Salinas’ main draw is its long, curving, golden beach, and warm(ish) ocean waters, safe for swimming in. Get here soon after breakfast and you’ll have the sand and the sea virtually to yourself – but by afternoon in the high season you’ll be sharing them with droves of vacationing Ecuadorians.
If you need a change of scene, try the Museo Salinas Siglo XXI, on the Malecón and Guayas y Quil. It’s divided into two sections: one giving an excellent overview of pre-Columbian cultures on the peninsula, including some beautifully crafted Guayala and Manteño-Huancavilca ceramics; the other with displays on nautical history, including items recovered from the galleon La Capitana, which sank off the coast near Punta Chanduy in 1654, taking with it more than two thousand silver bars and two hundred chests of coins. The small but captivating Museo de Ballenas (daily 10am–5pm, or when Oystercatcher restaurant is open; ring bell for attention or call t04/2778329; wwww.femm.org; donations welcome), attached to Oystercatcher restaurant on General Enríquez Gallo (a few blocks north of the Barceló Colón Miramar hotel), features a 12-metre skeleton of a humpback whale, skulls and bones of other cetaceans and preserved dolphins, all of which were washed ashore.
Santa Elena
Twelve kilometres beyond the turn-off to Baños de San Vicente, the E-40 hits the little town of SANTA ELENA, sited on the eponymous peninsula, and recently made the capital of its own little province, also called Santa Elena.
Unremarkable in almost every way, the town’s sole attraction is the fascinating archeological museum of Los Amantes de Sumpa on the western outskirts of town, signposted from the main road a couple of blocks south of the road to Salinas.

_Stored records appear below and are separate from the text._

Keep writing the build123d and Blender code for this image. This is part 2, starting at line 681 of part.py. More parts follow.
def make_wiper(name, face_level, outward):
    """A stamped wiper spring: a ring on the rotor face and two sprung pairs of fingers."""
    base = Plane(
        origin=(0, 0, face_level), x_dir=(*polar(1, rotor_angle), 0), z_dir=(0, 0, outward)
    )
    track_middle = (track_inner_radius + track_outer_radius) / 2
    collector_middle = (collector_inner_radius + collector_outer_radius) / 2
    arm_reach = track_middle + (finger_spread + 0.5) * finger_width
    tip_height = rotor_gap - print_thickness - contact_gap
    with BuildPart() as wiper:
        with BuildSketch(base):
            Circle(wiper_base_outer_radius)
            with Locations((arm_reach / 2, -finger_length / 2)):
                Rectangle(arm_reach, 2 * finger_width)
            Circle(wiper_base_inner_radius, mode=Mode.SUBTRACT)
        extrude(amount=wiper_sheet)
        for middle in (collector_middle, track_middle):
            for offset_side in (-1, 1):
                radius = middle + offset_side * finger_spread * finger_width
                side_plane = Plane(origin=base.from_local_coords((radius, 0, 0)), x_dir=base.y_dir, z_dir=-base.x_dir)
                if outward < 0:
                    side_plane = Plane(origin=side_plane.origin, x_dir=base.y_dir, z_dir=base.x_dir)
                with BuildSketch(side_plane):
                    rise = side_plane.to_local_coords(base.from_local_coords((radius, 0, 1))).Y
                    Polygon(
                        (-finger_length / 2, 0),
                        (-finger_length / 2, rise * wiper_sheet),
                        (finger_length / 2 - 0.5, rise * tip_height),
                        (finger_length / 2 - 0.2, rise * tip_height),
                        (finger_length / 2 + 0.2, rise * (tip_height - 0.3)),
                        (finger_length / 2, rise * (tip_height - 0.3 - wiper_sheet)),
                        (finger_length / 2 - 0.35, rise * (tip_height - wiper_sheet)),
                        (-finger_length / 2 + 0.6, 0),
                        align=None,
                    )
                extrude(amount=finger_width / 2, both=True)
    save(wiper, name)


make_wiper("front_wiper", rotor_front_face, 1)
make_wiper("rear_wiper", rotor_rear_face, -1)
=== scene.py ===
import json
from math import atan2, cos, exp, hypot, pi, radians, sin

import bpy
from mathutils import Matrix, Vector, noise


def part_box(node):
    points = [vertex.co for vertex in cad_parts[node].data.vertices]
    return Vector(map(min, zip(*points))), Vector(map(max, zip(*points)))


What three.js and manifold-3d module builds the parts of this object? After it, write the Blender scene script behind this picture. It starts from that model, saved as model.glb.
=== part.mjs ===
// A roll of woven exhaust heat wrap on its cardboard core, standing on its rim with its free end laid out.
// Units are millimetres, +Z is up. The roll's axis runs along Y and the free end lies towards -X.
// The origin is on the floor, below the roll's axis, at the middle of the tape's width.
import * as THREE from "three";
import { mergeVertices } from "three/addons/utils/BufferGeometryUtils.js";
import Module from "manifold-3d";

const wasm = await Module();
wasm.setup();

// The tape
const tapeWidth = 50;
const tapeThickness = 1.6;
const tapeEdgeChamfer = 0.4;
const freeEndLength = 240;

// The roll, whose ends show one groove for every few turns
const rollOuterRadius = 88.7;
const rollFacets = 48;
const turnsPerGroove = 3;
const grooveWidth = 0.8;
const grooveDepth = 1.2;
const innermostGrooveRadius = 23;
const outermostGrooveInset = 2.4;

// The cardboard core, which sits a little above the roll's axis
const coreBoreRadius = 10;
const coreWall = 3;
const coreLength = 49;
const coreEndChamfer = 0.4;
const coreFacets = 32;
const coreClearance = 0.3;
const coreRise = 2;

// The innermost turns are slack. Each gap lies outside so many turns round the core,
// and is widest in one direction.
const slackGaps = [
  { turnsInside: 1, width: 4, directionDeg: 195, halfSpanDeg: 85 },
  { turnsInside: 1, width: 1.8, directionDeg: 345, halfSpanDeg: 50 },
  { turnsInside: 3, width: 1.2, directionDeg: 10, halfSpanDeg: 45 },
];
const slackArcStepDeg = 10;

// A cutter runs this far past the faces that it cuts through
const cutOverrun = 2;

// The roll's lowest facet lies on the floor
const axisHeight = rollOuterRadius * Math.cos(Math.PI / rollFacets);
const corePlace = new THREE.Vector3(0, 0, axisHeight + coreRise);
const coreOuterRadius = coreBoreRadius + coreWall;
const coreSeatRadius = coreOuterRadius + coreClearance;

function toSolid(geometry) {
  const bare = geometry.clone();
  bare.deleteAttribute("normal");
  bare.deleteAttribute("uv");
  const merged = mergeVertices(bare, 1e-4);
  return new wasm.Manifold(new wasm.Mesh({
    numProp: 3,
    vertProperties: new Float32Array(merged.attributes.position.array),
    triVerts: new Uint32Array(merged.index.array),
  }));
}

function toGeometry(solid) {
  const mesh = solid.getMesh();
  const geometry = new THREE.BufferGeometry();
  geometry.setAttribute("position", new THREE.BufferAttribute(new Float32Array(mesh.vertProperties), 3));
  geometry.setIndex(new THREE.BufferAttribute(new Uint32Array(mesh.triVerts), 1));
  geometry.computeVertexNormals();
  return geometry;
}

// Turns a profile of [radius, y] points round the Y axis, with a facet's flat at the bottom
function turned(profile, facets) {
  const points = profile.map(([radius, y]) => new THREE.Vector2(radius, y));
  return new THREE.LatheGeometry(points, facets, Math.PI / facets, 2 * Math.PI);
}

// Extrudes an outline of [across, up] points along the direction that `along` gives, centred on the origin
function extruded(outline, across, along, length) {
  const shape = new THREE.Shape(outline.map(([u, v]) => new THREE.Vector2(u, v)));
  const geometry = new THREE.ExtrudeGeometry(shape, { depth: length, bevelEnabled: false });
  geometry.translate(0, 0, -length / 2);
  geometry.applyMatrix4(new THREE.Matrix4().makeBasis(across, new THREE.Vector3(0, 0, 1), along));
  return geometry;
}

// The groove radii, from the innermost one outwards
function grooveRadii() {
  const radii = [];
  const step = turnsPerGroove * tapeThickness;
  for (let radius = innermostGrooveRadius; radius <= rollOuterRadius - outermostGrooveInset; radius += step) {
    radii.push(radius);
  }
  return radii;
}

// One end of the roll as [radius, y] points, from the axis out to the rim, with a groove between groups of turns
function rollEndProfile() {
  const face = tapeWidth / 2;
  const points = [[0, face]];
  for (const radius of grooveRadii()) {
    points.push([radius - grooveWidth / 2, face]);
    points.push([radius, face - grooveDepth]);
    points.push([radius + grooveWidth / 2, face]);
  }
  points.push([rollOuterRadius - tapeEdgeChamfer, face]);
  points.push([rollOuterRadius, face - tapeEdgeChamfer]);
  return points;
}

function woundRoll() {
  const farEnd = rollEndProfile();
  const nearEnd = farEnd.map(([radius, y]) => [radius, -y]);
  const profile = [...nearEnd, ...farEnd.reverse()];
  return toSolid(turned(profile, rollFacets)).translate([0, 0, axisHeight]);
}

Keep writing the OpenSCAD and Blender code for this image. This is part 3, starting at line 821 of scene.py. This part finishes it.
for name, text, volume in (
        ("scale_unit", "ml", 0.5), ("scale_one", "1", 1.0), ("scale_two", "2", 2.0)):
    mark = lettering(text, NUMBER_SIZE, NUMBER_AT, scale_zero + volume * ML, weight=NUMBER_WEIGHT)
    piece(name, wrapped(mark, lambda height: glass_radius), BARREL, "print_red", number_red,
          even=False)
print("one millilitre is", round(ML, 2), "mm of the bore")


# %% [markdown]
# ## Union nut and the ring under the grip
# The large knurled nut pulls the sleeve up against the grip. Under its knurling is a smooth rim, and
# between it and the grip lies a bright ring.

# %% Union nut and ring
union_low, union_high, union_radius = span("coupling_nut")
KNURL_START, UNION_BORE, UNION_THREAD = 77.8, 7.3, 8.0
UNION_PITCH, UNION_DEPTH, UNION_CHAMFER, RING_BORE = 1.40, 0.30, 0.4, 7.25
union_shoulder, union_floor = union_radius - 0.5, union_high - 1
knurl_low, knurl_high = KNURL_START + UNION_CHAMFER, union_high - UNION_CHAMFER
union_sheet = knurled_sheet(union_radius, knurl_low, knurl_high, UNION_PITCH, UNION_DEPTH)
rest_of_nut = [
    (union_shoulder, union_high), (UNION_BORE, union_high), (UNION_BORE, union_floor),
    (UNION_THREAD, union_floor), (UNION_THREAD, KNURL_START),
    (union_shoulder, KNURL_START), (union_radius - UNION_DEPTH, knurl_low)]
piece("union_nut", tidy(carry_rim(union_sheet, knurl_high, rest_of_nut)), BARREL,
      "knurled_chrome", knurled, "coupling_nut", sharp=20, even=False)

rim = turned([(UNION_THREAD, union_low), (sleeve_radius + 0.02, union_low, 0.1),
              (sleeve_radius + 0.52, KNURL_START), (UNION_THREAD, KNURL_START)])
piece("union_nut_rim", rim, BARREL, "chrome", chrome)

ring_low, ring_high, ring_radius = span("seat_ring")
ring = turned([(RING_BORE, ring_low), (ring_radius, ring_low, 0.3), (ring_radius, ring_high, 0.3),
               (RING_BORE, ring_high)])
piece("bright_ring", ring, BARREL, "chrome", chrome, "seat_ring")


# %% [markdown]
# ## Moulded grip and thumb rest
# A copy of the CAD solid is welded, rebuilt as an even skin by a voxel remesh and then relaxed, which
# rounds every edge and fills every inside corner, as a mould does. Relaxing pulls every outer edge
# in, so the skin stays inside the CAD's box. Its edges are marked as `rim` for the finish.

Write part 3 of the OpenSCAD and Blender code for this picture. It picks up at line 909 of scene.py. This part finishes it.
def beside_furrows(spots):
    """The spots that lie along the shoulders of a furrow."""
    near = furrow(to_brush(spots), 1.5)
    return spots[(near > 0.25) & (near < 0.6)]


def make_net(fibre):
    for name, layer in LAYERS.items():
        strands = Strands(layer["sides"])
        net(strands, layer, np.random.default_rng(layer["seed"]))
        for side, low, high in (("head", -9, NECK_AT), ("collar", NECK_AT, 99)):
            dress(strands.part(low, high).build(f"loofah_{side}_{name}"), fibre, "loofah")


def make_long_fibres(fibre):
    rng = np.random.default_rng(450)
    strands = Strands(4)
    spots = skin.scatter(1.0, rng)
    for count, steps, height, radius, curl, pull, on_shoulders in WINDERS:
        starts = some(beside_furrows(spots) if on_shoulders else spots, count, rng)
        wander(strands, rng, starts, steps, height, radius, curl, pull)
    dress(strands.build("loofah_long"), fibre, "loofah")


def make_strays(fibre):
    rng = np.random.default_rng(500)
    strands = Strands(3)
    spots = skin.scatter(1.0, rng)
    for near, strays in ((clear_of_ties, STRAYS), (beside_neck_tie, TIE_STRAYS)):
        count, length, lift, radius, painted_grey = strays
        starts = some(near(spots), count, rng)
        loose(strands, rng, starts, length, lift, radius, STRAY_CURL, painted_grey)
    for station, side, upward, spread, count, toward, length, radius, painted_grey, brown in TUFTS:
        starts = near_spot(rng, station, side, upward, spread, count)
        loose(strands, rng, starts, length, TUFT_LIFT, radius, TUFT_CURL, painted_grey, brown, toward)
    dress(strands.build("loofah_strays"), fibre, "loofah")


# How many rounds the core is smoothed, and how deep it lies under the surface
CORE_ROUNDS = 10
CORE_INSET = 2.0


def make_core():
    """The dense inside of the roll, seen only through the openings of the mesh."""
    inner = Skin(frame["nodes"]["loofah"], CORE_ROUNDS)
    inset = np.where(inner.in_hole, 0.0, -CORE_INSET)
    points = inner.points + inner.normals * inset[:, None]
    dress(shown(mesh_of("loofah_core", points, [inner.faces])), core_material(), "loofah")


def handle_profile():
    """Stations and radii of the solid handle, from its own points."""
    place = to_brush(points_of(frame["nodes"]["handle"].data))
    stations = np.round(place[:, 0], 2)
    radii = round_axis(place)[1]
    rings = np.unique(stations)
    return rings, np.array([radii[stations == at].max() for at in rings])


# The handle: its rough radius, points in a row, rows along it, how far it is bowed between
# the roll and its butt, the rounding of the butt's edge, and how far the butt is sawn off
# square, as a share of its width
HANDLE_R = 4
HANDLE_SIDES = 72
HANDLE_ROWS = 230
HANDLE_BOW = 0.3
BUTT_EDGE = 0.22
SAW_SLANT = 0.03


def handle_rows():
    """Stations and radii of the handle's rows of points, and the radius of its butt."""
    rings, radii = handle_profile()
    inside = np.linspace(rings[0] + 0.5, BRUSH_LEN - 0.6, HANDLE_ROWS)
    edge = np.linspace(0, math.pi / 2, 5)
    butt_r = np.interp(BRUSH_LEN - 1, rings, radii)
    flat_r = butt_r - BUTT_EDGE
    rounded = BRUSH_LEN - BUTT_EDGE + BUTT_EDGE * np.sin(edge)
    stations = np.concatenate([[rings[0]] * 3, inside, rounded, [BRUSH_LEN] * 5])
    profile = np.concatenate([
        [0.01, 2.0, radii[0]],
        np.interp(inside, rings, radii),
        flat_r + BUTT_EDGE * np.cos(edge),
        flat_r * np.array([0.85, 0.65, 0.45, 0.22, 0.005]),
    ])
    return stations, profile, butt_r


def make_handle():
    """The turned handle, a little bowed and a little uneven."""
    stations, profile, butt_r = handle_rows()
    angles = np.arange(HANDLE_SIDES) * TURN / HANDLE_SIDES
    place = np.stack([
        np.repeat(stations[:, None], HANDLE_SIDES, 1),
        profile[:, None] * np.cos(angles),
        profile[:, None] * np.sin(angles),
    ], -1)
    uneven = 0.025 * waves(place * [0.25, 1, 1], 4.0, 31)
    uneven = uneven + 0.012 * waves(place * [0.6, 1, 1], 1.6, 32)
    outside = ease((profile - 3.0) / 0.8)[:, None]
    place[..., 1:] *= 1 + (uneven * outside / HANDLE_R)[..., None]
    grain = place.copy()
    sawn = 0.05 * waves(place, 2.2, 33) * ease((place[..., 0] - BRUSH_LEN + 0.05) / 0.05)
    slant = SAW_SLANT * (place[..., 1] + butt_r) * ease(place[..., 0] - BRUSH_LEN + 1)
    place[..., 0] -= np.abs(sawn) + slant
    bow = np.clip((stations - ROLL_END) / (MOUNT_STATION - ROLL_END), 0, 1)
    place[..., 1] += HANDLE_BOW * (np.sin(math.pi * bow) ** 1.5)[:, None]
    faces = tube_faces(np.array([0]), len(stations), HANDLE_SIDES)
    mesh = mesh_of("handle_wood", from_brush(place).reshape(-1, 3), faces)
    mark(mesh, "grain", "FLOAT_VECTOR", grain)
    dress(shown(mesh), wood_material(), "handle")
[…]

The museum is built on the site of one of the oldest burial grounds in South America, established from 6000 BC by the ancient Las Vegas culture, one of the first groups on the continent to start shifting from a totally nomadic lifestyle towards semi-permanent settlements. About forty years ago, some two hundred human skeletons were excavated here, including the remains of the lovers of Sumpa – the skeletons of a man and woman, about 25 years old when they died, buried facing each other, the woman with her arm raised over her head, the open-mouthed man with an arm on her waist. Their tomb, on display at the museum, makes an unforgettable sight, and the accompanying displays on the Las Vegas and other coastal cultures are excellent, ranging from funerary offerings such as shells, knives and colourful pebbles to a reconstruction of a typical montuvio house. Santa Elena is served by frequent buses from Guayaquil, and a taxi from the centre out to the museum should cost no more than $1.50. Alternatively, take a Salinas-bound bus and ask the driver to drop you at the turn-off to the museum, a short walk away.